You're glossing over the nuance of the Cambridge Analytica scandal or at least I don't see how it's connected here.

Facebook was a party, but not the protagonist.

- a Cambridge researcher (Aleks Kogan) created a personality quiz FB app advertised as academic research

- users had to consent to download the app

- the app nefariously scraped users' friends' data (300k users unlocked 87 million users' data)

- the information was sold to Cambridge Analytica

- who then used the information to profile American voters

LinkedIn already has all of this information from the information you feed it. Scanning for more information provides more refined views, but LinkedIn already has your graph.

alt227 3 hours ago | parent [-]

The parent post said:

> if they do a better job at showing me an ad that might be relevant to me, how is that disgusting?

To me that signalled that the author of the comment doesnt really care what is gonig on behind the scenes if the result is a better and more relevant ad.

I see this attitude often from people who dont seem to understand the severity and seriousness of online tracking which leads to psychological profiling which leads to manipulation.

> who then used the information to profile American voters

You seem to have missed off the most serious bit at the end.

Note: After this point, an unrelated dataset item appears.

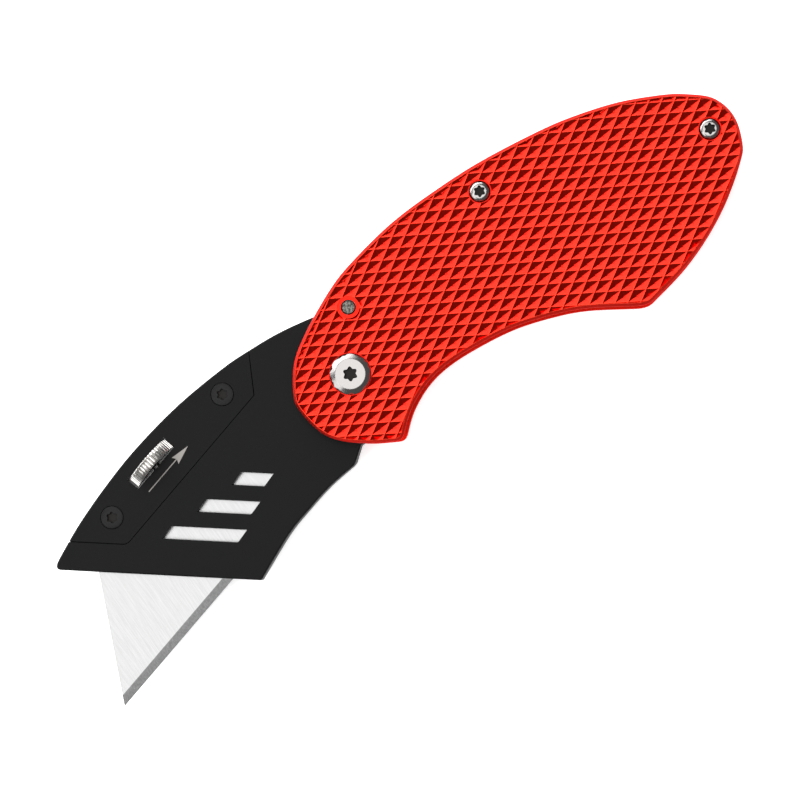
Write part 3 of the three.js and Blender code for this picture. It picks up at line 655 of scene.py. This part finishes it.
tone = add(tree, "ShaderNodeMix", {
    "Factor": bevel, 6: ground_tone(0.253, 0.281), 7: ground_tone(0.11, 0.17),
}, data_type="RGBA").outputs[2]
tree.links.new(tone, tree.nodes["Principled BSDF"].inputs["Base Color"])
finish(["blade"], blade_steel)

# ---- Thumbwheel ------------------------------------------------------------------------------------
# A steel wheel on the clamp screw, its rim knurled with straight ridges so that a thumb can turn it.

knurl, given, made = new_tree("straight_knurl", [
    ("Wheel", "Geometry"), ("Ridges", "Int"), ("Depth", "Float"), ("Rim radius", "Float"),
    ("Material", "Material"),
])
where = add(knurl, "GeometryNodeInputPosition").outputs[0]
parts = add(knurl, "ShaderNodeSeparateXYZ", {0: where}).outputs
angle = add(knurl, "ShaderNodeMath", {0: parts["Y"], 1: parts["X"]}, operation="ARCTAN2").outputs[0]
phase = add(knurl, "ShaderNodeMath", {0: angle, 1: given["Ridges"]}, operation="MULTIPLY").outputs[0]
wave = add(knurl, "ShaderNodeMath", {0: phase}, operation="COSINE").outputs[0]
dip = add(knurl, "ShaderNodeMapRange", {
    "Value": wave, "From Min": -1, "From Max": 0.4, "To Min": 1, "To Max": 0,
}).outputs[0]
radial = add(knurl, "ShaderNodeVectorMath", {0: where, 1: (1, 1, 0)}, operation="MULTIPLY").outputs[0]
reach = add(knurl, "ShaderNodeVectorMath", {0: radial}, operation="LENGTH").outputs["Value"]
on_rim = add(knurl, "ShaderNodeMath", {0: reach, 1: given["Rim radius"]},
             operation="GREATER_THAN").outputs[0]
depth = add(knurl, "ShaderNodeMath", {0: dip, 1: given["Depth"]}, operation="MULTIPLY").outputs[0]
sink = add(knurl, "ShaderNodeMath", {0: depth, 1: on_rim}, operation="MULTIPLY").outputs[0]
outward = add(knurl, "ShaderNodeVectorMath", {0: radial}, operation="NORMALIZE").outputs[0]
inward = add(knurl, "ShaderNodeMath", {0: sink, 1: -1.0}, operation="MULTIPLY").outputs[0]
moved = add(knurl, "ShaderNodeVectorMath", {0: outward, "Scale": inward}, operation="SCALE").outputs[0]
rolled = add(knurl, "GeometryNodeSetPosition", {"Geometry": given["Wheel"], "Offset": moved}).outputs[0]
whole = add(knurl, "GeometryNodeRealizeInstances", {"Geometry": rolled}).outputs[0]
coloured = add(knurl, "GeometryNodeSetMaterial",
               {"Geometry": whole, "Material": given["Material"]}).outputs[0]
knurl.links.new(coloured, made.inputs[0])

wheel_profile = [
    (0.85, -1.05), (4.45, -1.05), (4.80, -1.04), (4.87, -1.02), (4.9, -0.98), (4.9, 0.98), (4.87, 1.02),
    (4.80, 1.04), (4.45, 1.05), (0.85, 1.05),
]
wheel_steps = 600
around = [2 * math.pi * i / wheel_steps for i in range(wheel_steps)]
wheel_verts = [
    (radius * math.cos(angle), radius * math.sin(angle), height)
    for radius, height in wheel_profile for angle in around
]
wheel_faces = []
for ring in range(len(wheel_profile)):
    low, high = ring * wheel_steps, (ring + 1) % len(wheel_profile) * wheel_steps
    for i in range(wheel_steps):
        j = (i + 1) % wheel_steps
        wheel_faces.append([low + i, low + j, high + j, high + i])
wheel_steel = new_material("wheel_steel", (0.50, 0.49, 0.475), 1.0, 0.22)
grain(wheel_steel, 6000, 0.15)
wheel = grown("wheel", knurl, mesh_object("wheel_blank", np.array(wheel_verts) * MM, wheel_faces), {
    "Ridges": 50, "Depth": 0.34 * MM, "Rim radius": 4.6 * MM, "Material": wheel_steel,
})
stand = Matrix(((lean_cos, 0, -lean_sin), (lean_sin, 0, lean_cos), (0, -1, 0))).to_4x4()
wheel_middle = Vector((*on_blade(5.4, 24.3), 5.4)) * MM
wheel.data.transform(Matrix.Translation(wheel_middle) @ stand)
smoothed(wheel, 40)
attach(wheel, "wheel")
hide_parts("thumbwheel")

Cambridge Analytica then used the data to profile millions of voters, and purposefully target divisive and flammable political material to specific suggestible people in order to manipulate outcomes.

This same thing is done all the time by all tracking and ad companies. I think this thread has gone beyond just LinkdIn scanning your browser extensions.

caminante 2 hours ago | parent [-]

I agree that it could come off as gross negligence to not care about what happens with your data.

My point is that LinkedIn already has enough information (We've willingly given them!) to manipulate outcomes and if they're doing something nefarious, then it's already too late.